Problem description
All lines in which the word "follow" occurs are to be extracted.

Data for this task
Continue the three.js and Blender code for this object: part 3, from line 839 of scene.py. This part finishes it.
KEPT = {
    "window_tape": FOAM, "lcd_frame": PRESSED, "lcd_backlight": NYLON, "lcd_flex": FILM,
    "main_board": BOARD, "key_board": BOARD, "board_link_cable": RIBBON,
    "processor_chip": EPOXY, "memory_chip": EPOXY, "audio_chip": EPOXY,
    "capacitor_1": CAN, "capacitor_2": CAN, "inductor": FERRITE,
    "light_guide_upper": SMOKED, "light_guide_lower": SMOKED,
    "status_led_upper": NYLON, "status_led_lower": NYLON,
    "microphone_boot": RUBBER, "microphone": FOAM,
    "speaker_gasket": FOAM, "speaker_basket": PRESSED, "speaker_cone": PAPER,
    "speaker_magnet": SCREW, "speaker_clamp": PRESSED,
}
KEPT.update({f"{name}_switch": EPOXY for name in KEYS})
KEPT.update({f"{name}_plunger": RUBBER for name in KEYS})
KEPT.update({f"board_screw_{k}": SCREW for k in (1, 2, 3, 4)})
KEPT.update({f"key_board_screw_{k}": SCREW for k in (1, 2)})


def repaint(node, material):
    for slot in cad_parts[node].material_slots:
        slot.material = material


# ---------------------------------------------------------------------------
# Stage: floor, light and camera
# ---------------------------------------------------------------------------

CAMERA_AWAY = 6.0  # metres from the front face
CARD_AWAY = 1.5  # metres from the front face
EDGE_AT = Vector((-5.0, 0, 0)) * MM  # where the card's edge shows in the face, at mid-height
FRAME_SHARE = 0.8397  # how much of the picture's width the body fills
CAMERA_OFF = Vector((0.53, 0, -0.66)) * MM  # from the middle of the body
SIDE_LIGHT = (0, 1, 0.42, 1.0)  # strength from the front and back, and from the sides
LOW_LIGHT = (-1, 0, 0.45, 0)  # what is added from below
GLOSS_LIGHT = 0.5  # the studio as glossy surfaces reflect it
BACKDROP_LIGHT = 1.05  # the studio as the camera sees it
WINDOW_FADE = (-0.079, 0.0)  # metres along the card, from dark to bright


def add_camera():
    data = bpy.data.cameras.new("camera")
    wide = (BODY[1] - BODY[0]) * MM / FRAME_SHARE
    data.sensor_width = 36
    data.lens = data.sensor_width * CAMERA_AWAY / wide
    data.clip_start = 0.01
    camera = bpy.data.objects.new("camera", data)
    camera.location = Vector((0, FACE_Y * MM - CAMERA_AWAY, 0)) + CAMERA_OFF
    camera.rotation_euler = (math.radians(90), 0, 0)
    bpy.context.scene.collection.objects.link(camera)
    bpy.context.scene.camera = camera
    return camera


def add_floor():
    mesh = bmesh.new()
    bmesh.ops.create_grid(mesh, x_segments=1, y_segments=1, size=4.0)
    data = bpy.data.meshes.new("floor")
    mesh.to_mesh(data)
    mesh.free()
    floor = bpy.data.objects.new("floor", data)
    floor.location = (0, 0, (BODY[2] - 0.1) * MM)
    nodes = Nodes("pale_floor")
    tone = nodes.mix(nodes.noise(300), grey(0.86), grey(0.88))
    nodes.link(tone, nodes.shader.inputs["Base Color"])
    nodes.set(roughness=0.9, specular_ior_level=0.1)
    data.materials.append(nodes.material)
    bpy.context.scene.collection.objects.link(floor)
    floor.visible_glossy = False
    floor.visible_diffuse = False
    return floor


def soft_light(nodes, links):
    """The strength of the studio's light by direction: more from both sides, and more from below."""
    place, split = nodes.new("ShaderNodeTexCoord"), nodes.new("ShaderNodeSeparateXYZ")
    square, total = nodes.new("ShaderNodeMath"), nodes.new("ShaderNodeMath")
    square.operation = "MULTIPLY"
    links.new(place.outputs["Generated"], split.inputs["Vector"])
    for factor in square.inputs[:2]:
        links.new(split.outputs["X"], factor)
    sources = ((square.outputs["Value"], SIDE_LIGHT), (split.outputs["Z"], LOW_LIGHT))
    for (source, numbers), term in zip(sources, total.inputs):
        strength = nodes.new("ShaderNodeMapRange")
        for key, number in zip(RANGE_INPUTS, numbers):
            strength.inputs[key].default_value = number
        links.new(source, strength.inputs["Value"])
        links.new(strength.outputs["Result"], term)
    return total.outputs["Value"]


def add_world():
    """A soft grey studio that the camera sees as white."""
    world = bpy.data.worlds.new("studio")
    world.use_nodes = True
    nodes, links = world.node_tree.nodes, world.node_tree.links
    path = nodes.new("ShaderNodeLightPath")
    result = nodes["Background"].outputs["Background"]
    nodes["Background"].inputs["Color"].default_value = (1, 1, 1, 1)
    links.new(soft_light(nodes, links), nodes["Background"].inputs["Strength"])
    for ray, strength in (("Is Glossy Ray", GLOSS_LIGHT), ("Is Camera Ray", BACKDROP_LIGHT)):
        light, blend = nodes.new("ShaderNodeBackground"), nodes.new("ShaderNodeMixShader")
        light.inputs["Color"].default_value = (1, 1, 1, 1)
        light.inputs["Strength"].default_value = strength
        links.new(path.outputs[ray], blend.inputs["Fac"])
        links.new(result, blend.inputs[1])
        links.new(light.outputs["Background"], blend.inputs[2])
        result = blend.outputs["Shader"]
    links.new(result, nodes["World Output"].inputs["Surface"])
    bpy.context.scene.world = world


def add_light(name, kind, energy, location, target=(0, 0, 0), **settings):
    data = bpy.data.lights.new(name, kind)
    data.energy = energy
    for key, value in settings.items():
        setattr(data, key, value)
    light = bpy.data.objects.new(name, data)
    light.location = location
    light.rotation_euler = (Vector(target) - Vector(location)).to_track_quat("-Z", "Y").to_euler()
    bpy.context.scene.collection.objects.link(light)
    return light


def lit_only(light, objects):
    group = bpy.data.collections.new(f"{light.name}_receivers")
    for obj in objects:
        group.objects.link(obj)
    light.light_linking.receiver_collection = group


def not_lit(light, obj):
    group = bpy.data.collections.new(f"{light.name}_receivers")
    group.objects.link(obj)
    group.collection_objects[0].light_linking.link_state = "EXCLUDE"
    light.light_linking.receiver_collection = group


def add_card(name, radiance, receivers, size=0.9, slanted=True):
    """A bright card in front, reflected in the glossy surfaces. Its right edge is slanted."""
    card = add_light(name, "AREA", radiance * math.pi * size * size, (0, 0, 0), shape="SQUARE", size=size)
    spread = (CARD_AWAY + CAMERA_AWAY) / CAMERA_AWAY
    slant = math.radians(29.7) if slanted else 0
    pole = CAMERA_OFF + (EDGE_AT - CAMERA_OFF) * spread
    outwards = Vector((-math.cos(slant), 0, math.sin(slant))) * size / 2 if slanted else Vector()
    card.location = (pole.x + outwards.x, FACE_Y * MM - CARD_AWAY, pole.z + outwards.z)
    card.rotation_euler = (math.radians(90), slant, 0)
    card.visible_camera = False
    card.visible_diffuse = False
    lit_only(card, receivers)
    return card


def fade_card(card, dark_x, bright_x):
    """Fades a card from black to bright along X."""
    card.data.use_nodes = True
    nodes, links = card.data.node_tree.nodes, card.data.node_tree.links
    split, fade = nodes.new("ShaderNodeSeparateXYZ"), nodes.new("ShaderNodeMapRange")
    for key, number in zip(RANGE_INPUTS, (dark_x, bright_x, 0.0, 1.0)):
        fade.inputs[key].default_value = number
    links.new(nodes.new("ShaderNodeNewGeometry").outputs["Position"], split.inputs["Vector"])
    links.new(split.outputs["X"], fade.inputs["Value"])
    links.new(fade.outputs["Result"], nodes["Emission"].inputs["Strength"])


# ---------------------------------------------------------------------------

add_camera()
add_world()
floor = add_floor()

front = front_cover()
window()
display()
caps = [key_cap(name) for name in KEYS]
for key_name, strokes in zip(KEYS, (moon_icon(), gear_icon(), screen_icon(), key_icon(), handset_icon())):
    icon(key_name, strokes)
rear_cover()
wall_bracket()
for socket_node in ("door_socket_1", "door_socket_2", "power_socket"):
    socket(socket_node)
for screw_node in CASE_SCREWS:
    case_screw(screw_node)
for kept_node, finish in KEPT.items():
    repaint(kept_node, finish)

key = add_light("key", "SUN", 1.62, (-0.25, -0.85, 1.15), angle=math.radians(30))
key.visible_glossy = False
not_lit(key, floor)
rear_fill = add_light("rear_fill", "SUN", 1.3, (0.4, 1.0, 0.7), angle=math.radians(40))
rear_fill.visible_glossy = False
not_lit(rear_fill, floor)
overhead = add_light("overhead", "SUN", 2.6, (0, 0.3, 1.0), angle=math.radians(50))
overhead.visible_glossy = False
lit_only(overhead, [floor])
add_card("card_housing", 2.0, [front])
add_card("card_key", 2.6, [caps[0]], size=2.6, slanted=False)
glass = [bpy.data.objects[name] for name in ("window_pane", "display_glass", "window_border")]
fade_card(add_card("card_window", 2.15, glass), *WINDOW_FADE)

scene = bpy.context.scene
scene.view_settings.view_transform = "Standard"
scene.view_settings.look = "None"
...
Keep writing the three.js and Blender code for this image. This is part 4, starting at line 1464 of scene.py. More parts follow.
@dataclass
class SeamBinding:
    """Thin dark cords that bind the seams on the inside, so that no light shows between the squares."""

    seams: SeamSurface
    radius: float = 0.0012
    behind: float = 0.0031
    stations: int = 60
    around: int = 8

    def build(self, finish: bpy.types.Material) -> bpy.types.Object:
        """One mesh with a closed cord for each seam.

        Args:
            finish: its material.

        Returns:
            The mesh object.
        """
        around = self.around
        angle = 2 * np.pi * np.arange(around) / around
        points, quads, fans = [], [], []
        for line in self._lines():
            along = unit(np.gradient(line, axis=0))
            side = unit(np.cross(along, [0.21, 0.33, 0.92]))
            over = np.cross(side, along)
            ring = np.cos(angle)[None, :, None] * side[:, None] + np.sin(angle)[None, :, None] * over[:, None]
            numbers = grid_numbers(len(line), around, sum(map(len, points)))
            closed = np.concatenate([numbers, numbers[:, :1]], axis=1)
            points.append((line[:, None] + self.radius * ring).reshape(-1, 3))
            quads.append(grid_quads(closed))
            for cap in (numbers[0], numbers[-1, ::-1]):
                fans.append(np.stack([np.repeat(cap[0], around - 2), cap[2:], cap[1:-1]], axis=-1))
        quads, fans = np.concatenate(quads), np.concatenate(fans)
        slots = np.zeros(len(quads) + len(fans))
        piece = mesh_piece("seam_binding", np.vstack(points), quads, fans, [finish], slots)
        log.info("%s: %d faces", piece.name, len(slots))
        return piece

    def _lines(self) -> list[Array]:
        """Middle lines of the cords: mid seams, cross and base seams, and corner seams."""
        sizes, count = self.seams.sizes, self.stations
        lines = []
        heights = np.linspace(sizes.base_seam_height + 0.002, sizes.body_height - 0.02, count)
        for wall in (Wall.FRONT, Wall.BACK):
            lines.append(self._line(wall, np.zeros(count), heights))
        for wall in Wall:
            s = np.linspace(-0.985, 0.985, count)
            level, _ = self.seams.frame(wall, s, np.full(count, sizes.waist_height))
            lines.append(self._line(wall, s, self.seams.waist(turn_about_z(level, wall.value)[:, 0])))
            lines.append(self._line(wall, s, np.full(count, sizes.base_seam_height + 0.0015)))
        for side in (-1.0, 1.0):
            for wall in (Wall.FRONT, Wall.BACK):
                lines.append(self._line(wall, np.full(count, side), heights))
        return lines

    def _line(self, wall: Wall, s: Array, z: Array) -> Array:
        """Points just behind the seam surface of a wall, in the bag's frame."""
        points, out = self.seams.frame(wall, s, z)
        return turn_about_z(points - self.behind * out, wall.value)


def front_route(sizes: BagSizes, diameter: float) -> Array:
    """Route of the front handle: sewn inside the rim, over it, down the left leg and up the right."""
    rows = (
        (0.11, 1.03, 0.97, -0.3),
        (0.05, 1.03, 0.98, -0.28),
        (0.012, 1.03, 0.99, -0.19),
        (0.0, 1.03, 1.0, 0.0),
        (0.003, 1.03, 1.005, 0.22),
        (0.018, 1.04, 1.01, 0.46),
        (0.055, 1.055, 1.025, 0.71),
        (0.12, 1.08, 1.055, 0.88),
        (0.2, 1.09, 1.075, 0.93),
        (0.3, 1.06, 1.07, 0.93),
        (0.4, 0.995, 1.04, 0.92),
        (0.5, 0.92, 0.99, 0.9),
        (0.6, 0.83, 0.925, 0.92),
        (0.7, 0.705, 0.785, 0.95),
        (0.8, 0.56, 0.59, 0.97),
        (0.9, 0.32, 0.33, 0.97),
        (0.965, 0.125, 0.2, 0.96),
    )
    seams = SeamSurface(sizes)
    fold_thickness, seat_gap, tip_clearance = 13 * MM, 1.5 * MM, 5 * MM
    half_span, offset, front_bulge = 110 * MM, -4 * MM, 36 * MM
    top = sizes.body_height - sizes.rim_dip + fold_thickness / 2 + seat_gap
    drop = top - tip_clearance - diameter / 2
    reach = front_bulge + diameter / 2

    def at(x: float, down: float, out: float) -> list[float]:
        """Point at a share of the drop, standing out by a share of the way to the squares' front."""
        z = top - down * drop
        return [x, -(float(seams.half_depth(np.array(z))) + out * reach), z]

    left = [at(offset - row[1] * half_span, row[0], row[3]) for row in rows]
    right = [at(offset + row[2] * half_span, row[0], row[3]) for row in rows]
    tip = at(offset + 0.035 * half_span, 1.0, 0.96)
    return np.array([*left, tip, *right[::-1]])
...
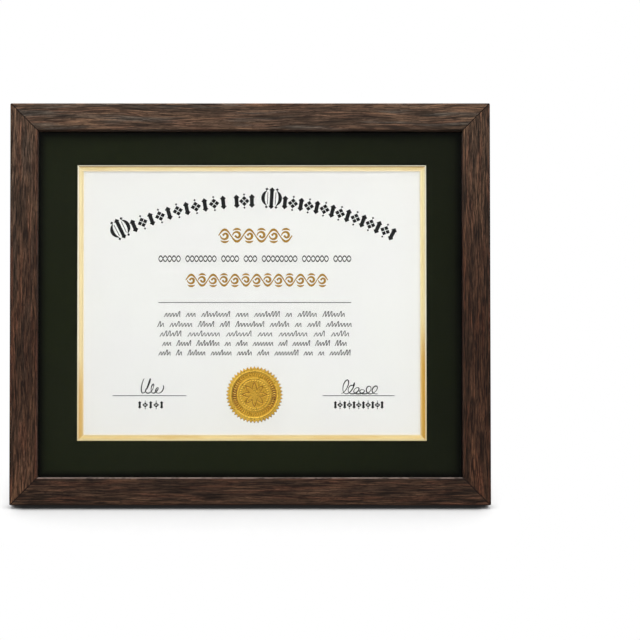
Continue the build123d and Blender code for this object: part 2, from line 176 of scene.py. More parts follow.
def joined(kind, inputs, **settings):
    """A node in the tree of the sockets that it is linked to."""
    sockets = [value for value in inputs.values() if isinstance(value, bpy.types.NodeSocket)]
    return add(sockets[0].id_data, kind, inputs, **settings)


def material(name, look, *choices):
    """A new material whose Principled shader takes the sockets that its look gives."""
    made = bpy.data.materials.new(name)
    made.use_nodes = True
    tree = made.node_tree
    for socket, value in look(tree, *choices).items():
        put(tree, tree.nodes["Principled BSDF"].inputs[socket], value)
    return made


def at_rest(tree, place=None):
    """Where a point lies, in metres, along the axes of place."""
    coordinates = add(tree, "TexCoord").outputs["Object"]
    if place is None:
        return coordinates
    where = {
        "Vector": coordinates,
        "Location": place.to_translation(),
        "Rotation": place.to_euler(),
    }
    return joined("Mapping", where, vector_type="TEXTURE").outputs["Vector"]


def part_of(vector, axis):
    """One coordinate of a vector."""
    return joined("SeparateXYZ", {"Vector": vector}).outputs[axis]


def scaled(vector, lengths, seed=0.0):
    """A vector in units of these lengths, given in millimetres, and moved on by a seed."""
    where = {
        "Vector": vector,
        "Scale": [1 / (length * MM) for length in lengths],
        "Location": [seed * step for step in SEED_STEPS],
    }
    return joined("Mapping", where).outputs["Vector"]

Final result
Keep writing the three.js and Blender code for this image. This is part 4, starting at line 1464 of scene.py. More parts follow.
Continue the build123d and Blender code for this object: part 2, from line 176 of scene.py. More parts follow.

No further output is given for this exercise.